### TASK REQUIREMENTS:
Below are records; work out how many of their lines hold the string "this" and give that number alone.
##### EXTRACTED DATA #####
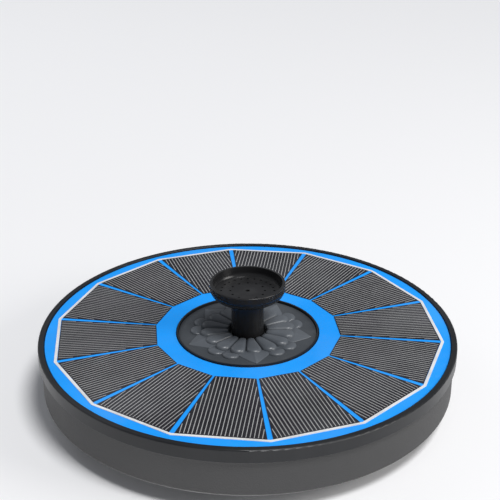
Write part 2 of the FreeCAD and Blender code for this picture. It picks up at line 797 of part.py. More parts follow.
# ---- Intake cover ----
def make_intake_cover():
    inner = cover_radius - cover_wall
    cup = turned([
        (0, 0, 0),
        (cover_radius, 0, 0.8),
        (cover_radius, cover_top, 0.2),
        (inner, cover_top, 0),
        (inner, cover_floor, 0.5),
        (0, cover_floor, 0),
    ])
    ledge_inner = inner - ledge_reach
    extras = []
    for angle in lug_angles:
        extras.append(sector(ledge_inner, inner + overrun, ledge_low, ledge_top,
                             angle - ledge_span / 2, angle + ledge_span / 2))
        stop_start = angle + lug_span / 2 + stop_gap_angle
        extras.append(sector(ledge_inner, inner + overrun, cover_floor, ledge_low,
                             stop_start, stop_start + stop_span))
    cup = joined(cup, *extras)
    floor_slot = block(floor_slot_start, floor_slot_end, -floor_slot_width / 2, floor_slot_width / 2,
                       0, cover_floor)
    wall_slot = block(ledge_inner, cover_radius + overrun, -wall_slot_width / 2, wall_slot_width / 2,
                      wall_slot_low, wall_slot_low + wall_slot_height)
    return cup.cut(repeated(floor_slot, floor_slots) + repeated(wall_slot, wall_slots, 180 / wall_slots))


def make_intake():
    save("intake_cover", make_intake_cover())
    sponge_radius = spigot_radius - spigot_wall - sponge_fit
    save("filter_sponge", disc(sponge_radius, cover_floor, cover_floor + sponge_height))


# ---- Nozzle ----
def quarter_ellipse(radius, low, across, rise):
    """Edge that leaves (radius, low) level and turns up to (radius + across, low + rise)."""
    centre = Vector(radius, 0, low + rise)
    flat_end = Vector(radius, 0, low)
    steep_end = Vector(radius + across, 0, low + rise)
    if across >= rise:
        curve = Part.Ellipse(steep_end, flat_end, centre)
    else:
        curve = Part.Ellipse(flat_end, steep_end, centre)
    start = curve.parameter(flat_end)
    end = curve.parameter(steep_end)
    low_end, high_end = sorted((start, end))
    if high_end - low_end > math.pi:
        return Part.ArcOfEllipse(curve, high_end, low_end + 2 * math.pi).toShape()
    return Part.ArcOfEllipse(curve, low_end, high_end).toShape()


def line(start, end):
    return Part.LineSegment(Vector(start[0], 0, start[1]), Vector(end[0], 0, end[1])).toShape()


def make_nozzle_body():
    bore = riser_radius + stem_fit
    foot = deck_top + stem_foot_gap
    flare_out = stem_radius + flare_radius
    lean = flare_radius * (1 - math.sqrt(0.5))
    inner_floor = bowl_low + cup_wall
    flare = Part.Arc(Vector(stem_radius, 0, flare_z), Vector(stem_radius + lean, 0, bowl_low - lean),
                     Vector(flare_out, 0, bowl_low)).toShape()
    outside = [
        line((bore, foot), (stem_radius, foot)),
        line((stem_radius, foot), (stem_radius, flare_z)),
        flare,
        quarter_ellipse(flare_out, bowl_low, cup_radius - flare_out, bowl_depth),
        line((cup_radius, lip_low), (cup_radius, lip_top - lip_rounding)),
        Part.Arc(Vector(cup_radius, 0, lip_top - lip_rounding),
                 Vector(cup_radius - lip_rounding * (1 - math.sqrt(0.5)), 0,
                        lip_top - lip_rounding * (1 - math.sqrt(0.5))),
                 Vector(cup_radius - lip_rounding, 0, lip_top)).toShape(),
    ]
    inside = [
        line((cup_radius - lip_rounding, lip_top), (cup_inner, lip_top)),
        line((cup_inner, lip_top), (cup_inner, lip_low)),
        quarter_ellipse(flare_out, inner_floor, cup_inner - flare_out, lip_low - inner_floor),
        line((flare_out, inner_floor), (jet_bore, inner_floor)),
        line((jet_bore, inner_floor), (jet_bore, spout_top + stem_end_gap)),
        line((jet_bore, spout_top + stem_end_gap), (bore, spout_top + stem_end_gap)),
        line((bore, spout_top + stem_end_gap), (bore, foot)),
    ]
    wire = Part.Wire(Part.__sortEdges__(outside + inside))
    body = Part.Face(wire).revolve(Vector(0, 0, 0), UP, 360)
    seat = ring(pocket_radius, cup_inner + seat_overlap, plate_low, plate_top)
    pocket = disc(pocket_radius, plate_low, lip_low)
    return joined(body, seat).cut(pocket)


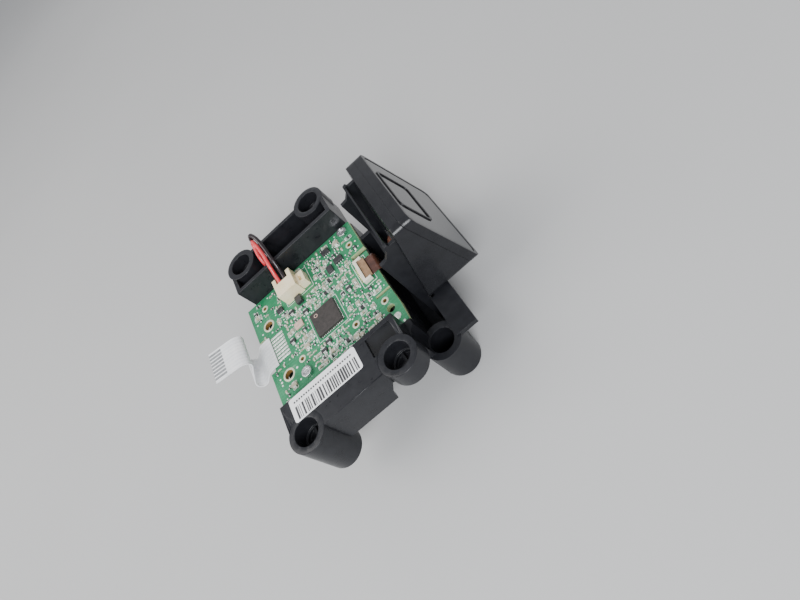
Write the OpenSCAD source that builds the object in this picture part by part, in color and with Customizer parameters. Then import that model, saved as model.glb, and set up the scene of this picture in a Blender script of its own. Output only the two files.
#####
### ANSWER FOR THE TASK:
2